Beta-Minus (β⁻) Decay
A neutron in the nucleus converts to a proton, emitting an electron and an antineutrino.
ⁿ₁p → ¹p + e⁻ + ν̄ₑ
In nuclear notation:
ᴬX → ᴬY + e⁻ + ν̄ₑ
Example: 14C → 14N + e⁻ + ν̄ₑ
Beta-Plus (β⁺) Decay
A proton converts to a neutron, emitting a positron and a neutrino.
¹p → ⁿ₁p + e⁺ + νₑ
In nuclear notation:
ᴬX → ᴬY + e⁺ + νₑ
Example: 11C → 11B + e⁺ + νₑ
Calculating Beta Decay Energy
For beta-minus decay:
Q = [M_parent - M_daughter] × 931.5 MeV
For beta-plus decay, you must subtract 2mₑ c² (1.022 MeV) to account for the positron:
Q = [M_parent - M_daughter - 2mₑ] × 931.5 MeV
Or equivalently: Q = [M_parent - M_daughter] × 931.5 - 1.022 MeV
Beta Decay Worked Example
Problem: Calculate the Q-value for 14C → 14N + e⁻ + ν̄ₑ (β⁻ decay)
Given atomic masses:
- 14C: 14.00324 u
- 14N: 14.00307 u
Solution:
Q = [14.00324 - 14.00307] × 931.5 MeV
Q = 0.00017 × 931.5 MeV
Q ≈ 0.158 MeV
Unlike alpha decay, beta decay energy is shared among three particles (the electron, antineutrino, and recoil nucleus), so the electron energy varies from near-zero up to this maximum.
Alpha vs Beta Decay: Key Differences
| Property | Alpha Decay | Beta Decay |
|---|---|---|
| Particle emitted | ⁴He nucleus (2p + 2n) | Electron or positron |
| Atomic number change | Decreases by 2 | Increases (β⁻) or decreases (β⁺) by 1 |
| Mass number change | Decreases by 4 | No change |
| Typical energy | 4-8 MeV | Up to ~1 MeV (max) |
| Penetration depth | Low (stopped by paper/skin) | Higher (penetrates skin, stopped by aluminum) |
| Q-value calculation | Subtract 3 masses | Subtract 2 masses (± correction for β⁺) |
Half-Life Calculations: Getting Started
Half-life problems are common.

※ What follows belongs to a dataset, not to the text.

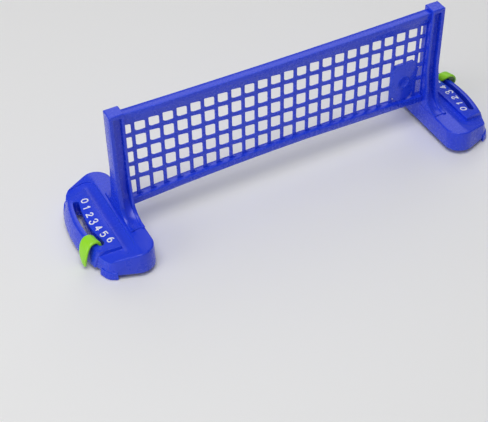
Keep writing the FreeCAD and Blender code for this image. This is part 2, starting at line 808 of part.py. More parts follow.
# Each numeral is drawn on a unit grid, 0..1 across and 0..1 up, as strokes of straight runs ("l")
# and arcs ("a", start, through, end).
NUMERAL_STROKES = {
    "0": [
        ("a", (0.0, 0.65), (0.5, 1.0), (1.0, 0.65)),
        ("l", (1.0, 0.65), (1.0, 0.35)),
        ("a", (1.0, 0.35), (0.5, 0.0), (0.0, 0.35)),
        ("l", (0.0, 0.35), (0.0, 0.65)),
    ],
    "1": [
        ("l", (0.5, 0.0), (0.5, 1.0)),
        ("l", (0.5, 1.0), (0.16, 0.74)),
    ],
    "2": [
        ("a", (0.04, 0.72), (0.5, 1.0), (0.94, 0.70)),
        ("l", (0.94, 0.70), (0.04, 0.0)),
        ("l", (0.04, 0.0), (1.0, 0.0)),
    ],
    "3": [
        ("a", (0.06, 0.86), (0.92, 0.76), (0.44, 0.53)),
        ("a", (0.44, 0.53), (1.0, 0.27), (0.02, 0.14)),
    ],
    "4": [
        ("l", (0.76, 0.0), (0.76, 1.0)),
        ("l", (0.76, 1.0), (0.0, 0.28)),
        ("l", (0.0, 0.28), (1.0, 0.28)),
    ],
    "5": [
        ("l", (0.92, 1.0), (0.14, 1.0)),
        ("l", (0.14, 1.0), (0.10, 0.54)),
        ("a", (0.10, 0.54), (1.0, 0.32), (0.03, 0.10)),
    ],
    "6": [
        ("a", (0.80, 0.98), (0.18, 0.70), (0.02, 0.30)),
        ("a", (0.02, 0.30), (0.5, 0.62), (0.98, 0.30)),
        ("a", (0.98, 0.30), (0.5, 0.0), (0.02, 0.30)),
    ],
}


def stroke_outline(kind, points):
    """Flat shape of one stroke: a band with round ends along a straight run or an arc."""
    half = NUMERAL_STROKE / 2
    places = [vec(p[0] * NUMERAL_WIDTH, p[1] * NUMERAL_HEIGHT) for p in points]
    faces = []
    for end in (places[0], places[-1]):
        faces.append(Part.Face(Part.Wire(Part.makeCircle(half, end))))
    if kind == "l":
        a, b = places
        side = (b - a).normalize().cross(vec(0, 0, 1)) * half
        faces.append(Part.Face(polygon([a + side, b + side, b - side, a - side])))
        return faces
    a, middle, b = places
    centre = arc(a, middle, b).Curve.Center
    bands = []
    for grow in (half, -half):
        ends = []
        for p in (a, middle, b):
            ray = (p - centre).normalize()
            ends.append(centre + ray * ((p - centre).Length + grow))
        bands.append(ends)
    (a1, m1, b1), (a2, m2, b2) = bands
    faces.append(
        Part.Face(Part.Wire([arc(a1, m1, b1), line(b1, b2), arc(b2, m2, a2), line(a2, a1)]))
    )
    return faces


def numeral(text):
    """One numeral, flat on z = 0, centred on the origin and reading upright along +Y."""
    faces = []
    for kind, *points in NUMERAL_STROKES[text]:
        faces.extend(stroke_outline(kind, points))
    thickness = vec(0, 0, NUMERAL_PROUD)
    solid = solid_of(fuse([face.extrude(thickness) for face in faces]))
    solid.translate(vec(-NUMERAL_WIDTH / 2, -NUMERAL_HEIGHT / 2, 0))
    return solid


def place_on_table(shape, text):
    """Puts a numeral on the score table, its foot outwards and its head towards the net."""
    turn = (int(text) - 3) * SCALE_STEP - SCALE_OFFSET
    placed = shape.copy()
    placed.rotate(vec(0, 0), vec(0, 0, 1), -90)
    placed.translate(vec(at(SCALE_REACH), 0, 0))
    placed.rotate(vec(SWING_X, 0), vec(0, 0, 1), turn)
    placed.translate(vec(0, 0, TABLE_HEIGHT))
    placed.rotate(vec(at(TABLE_REACH), 0, TABLE_HEIGHT), vec(0, 1, 0), -TABLE_SLOPE)
    return placed


def make_numerals():
    return [place_on_table(numeral(text), text) for text in sorted(NUMERAL_STROKES)]


# ---------------------------------------------------------------- slider


def slider_section():
    """Radial section of the slider clip, as a closed wire in the XZ plane at y = 0."""
    rim_in = SLOT_OUTER_REACH - SLIDER_FIT
    finger_in = rim_in - FINGER_THICKNESS
    top_in = swept_table_z(SLOT_OUTER_REACH) + SLIDER_FIT
    top_out = swept_table_z(RIM_TOP_REACH) + SLIDER_FIT
    wing_in = RIM_FOOT_REACH + WING_STAND_OFF
    wing_out = wing_in + WING_THICKNESS
    bulge_z = DECK_HEIGHT * RIM_MIDDLE_SHARE
    crown = top_in + SLIDER_CROWN

    def p(reach, z):
        return vec(at(reach), 0, z)

    finger_foot = p(finger_in, top_in - FINGER_DROP)
    rim_foot = p(rim_in, top_in - FINGER_DROP)
    inner_wing = p(RIM_MIDDLE_REACH + WING_STAND_OFF, bulge_z)
    outer_foot = p(wing_out - WING_EDGE, WING_FOOT)
    shoulder = p(wing_out - SHOULDER_IN, top_out + SLIDER_CROWN / 2)
    crest = p(finger_in + WING_EDGE, crown)
    return Part.Wire(
        [
            line(finger_foot, rim_foot),
            line(rim_foot, p(rim_in, top_in)),
            line(p(rim_in, top_in), p(RIM_TOP_REACH, top_out)),
            arc(p(RIM_TOP_REACH, top_out), inner_wing, p(wing_in, WING_FOOT)),
            line(p(wing_in, WING_FOOT), outer_foot),
            arc(outer_foot, p(wing_out, bulge_z - SHOULDER_IN / 2), shoulder),
            arc(shoulder, p(RIM_TOP_REACH + WING_EDGE, crown), crest),
            line(crest, p(finger_in, crown - WING_EDGE)),
            line(p(finger_in, crown - WING_EDGE), finger_foot),
        ]
    )


def slider_angle():
    return math.degrees(SLIDER_LENGTH / 2 / radius_of(RIM_TOP_REACH))


def finger_angle():
    return math.degrees(FINGER_LENGTH / 2 / radius_of(SLOT_OUTER_REACH))


def wing_trim(side, grow, tip_y):
    """What is cut from one side of the wing so that it narrows in a curve to a tip at its foot."""
    top = DECK_HEIGHT * WING_TOP_SHARE
    wide = side * (SLIDER_LENGTH / 2 + grow)
    away = wide + side * SLIDER_LENGTH
    foot = WING_FOOT - WING_EDGE
    bend_z = foot + (top - foot) * 0.42
    bend_y = wide * 0.72 + tip_y * 0.28
    outline = Part.Wire(
        [
            arc(vec(0, wide, top), vec(0, bend_y, bend_z), vec(0, tip_y, foot)),
            line(vec(0, tip_y, foot), vec(0, away, foot)),
            line(vec(0, away, foot), vec(0, away, top)),
            line(vec(0, away, top), vec(0, wide, top)),
        ]
    )
    trim = prism(outline, vec(-FAR, 0, 0))
    trim.translate(vec(at(RIM_TOP_REACH), 0, 0))
    return trim


def make_slider():
    half = slider_angle()
    section = Part.Face(slider_section())
    section.rotate(vec(SWING_X, 0), vec(0, 0, 1), half)
    clip = section.revolve(vec(SWING_X, 0), vec(0, 0, 1), -2 * half)

    # inside the slot only the short finger is left
    low = DECK_HEIGHT / 4
    inner = radius_of(SLOT_INNER_REACH - SLIDER_CROWN)
    rim = radius_of(SLOT_OUTER_REACH) - SLIDER_FIT / 2
    top = swept_table_z(SLOT_INNER_REACH) + SLIDER_FIT
    for side in (-1, 1):
        trim = swing_sector(inner, rim, (2 * half - finger_angle()) / 2, low, top, False)
        shift = (2 * half + finger_angle()) / 2
        trim.rotate(vec(SWING_X, 0), vec(0, 0, 1), side * shift)
        clip = clip.cut(trim)

    clip = clip.cut(wing_trim(1, FAR_SIDE_GROW, WING_TIP_LENGTH * 0.05))
    clip = clip.cut(wing_trim(-1, NEAR_SIDE_GROW, -WING_TIP_LENGTH * 0.6))
    clip = solid_of(clip.removeSplitter())
    clip.rotate(vec(SWING_X, 0), vec(0, 0, 1), -REST_ANGLE)
    return clip


# ---------------------------------------------------------------- pieces


def main():
    os.makedirs("parts", exist_ok=True)
    pieces = {"net_panel": make_net_panel()}
    paired = {
        "base": make_base(),
        "post": make_post(),
        "slider": make_slider(),
        "numerals": Part.Compound(make_numerals()),
    }
    for name, shape in paired.items():
        pieces[name + "_left"] = shape
        pieces[name + "_right"] = turned(shape)
    for name, shape in pieces.items():
        shape.exportStep("parts/%s.step" % name)
        box_of = shape.BoundBox
        print(
            "%-16s %8.0f mm3  x %.1f..%.1f  y %.1f..%.1f  z %.1f..%.1f  solids %d valid %s"
            % (
                name,
                shape.Volume,
                box_of.XMin,
                box_of.XMax,
                box_of.YMin,
                box_of.YMax,
                box_of.ZMin,
                box_of.ZMax,
                len(shape.Solids),
                shape.isValid(),
            )
        )


main()
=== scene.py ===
"""Looks of the toy table tennis net: mouldings, score sliders, finishes and a plain studio."""

import json
import logging
import math
from dataclasses import dataclass, field
from enum import Enum
from typing import Any, Iterable, Sequence

import bmesh
import bpy
from mathutils import Matrix, Vector

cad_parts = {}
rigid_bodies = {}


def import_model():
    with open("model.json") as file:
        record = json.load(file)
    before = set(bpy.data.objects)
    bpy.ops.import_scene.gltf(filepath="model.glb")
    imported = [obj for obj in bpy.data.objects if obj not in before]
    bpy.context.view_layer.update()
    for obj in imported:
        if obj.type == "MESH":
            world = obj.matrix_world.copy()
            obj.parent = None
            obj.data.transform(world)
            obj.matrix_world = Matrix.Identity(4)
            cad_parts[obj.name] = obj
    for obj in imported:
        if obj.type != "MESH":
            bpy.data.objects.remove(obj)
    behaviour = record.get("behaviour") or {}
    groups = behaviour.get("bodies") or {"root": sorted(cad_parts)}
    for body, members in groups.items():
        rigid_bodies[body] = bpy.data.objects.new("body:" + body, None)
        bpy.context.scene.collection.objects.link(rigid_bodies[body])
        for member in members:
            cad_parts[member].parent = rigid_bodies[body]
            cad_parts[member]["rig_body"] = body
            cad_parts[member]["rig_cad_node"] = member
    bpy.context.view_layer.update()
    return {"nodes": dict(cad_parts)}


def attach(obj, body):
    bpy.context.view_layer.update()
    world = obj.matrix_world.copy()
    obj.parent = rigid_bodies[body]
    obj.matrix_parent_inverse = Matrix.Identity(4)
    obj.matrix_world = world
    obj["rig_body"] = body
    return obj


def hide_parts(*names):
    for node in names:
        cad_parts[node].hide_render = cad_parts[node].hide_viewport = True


log = logging.getLogger("table_tennis_net")

MM = 0.001
HALF_TURN = math.pi


class End(Enum):
    """Which end of the net a piece belongs to; the value is its turn about Z."""

    LEFT = 0.0
    RIGHT = HALF_TURN

    @property
    def tag(self) -> str:
        """The end's word as it stands in node and body names."""
        return self.name.lower()


class Slot(Enum):
    """Names of the record's material slots for the blue and the green plastic."""

    BLUE = "blue_plastic"
    GREEN = "green_plastic"


# ---------------------------------------------------------------- shader building


class Signal:
    """A number carried by a socket; arithmetic on it adds Math nodes."""

    def __init__(self, board: "Board", socket: Any) -> None:
        """Wraps one output socket of the board's tree."""
        self.board = board
        self.socket = socket

    def _math(self, operation: str, first: Any, second: Any) -> "Signal":
        """Adds one Math node.

        Args:
            operation: the node's operation.
            first: left operand, a signal or a number.
            second: right operand, a signal or a number.

        Returns:
            The node's result.
        """
        return self.board.node("ShaderNodeMath", {"operation": operation}, {0: first, 1: second})

    def __add__(self, other: Any) -> "Signal":
        """Sum."""
        return self._math("ADD", self, other)

    __radd__ = __add__

    def __mul__(self, other: Any) -> "Signal":
        """Product."""
        return self._math("MULTIPLY", self, other)

    __rmul__ = __mul__

    def __sub__(self, other: Any) -> "Signal":
        """Difference."""
        return self._math("SUBTRACT", self, other)

    def __rsub__(self, other: Any) -> "Signal":
        """Difference with the signal on the right."""
        return self._math("SUBTRACT", other, self)

    def clamped(self) -> "Signal":
        """The signal kept between 0 and 1."""
        return self._math("MINIMUM", self._math("MAXIMUM", self, 0.0), 1.0)


@dataclass(frozen=True)
class Grain:
    """A noise: how fine it is, how many finer layers it has and how strong those are."""

    scale: float
    detail: float
    roughness: float = 0.5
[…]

Here's the framework:
Core Formulas
Number of half-lives:
n = t / T½
Remaining nuclei:
N = N₀ × (½)ⁿ
Activity (decays per second):
A = A₀ × (½)ⁿ
Decay constant from half-life:
λ = 0.693 / T½
Half-Life Worked Example
Problem: You have 100 g of 14C (half-life = 5730 years). How much remains after 17,190 years?
Solution:
Step 1: Calculate number of half-lives
n = 17,190 / 5,730 = 3 half-lives
Step 2: Apply decay factor
Remaining = 100 × (½)³ = 100 × 0.125
Remaining = 12.5 g
Finding Half-Life From Activity
Problem: A sample has activity dropping from 800 Ci to 100 Ci in 30 days. Find the half-life.
Solution:
Factor decrease = 800/100 = 8 = 2³
3 half-lives passed in 30 days
T½ = 30 / 3 = 10 days
Practical How-To: Solving Decay Problems Step by Step
Follow this checklist for any decay calculation:
Step 1: Identify the Decay Type
- Alpha emission → mass number drops by 4, atomic number drops by 2
- Beta-minus → mass number unchanged, atomic number increases by 1
- Beta-plus → mass number unchanged, atomic number decreases by 1
Step 2: Write the Balanced Equation
Check conservation of mass number and atomic number.
Step 3: Gather Mass Data
Use atomic masses from a reliable table. For beta-plus, remember the 2mₑ correction.
Step 4: Calculate the Q-Value
Apply the correct formula for your decay type. This is the energy available.
Step 5: For Half-Life Problems
Determine number of half-lives, then apply the (½)ⁿ factor to your initial quantity.
Common Mistakes to Avoid
- Forgetting the electron mass in beta-plus decay — always subtract 2mₑ or 1.022 MeV
- Using nuclear mass instead of atomic mass — pick one and stay consistent
- Confusing decay constant with half-life — they're inverses, not the same
- Not checking conservation — mass number and atomic number must balance
- Rounding errors — keep extra digits in intermediate steps
Quick Reference Formulas
Decay law: N = N₀e^(-λt)
Half-life relation: T½ = 0.693/λ
Alpha decay Q-value: Q = [M_parent - M_daughter - M_α] × 931.5 MeV
Beta-minus Q-value: Q = [M_parent - M_daughter] × 931.5 MeV
Beta-plus Q-value: Q = [M_parent - M_daughter] × 931.5 - 1.022 MeV
Activity decay: A = A₀(½)^n where n = t/T½
That's the complete calculation toolkit for alpha and beta decay. The formulas are straightforward—nailing the setup and knowing which mass corrections to apply is where most errors happen. Practice with the worked examples above until the process is automatic.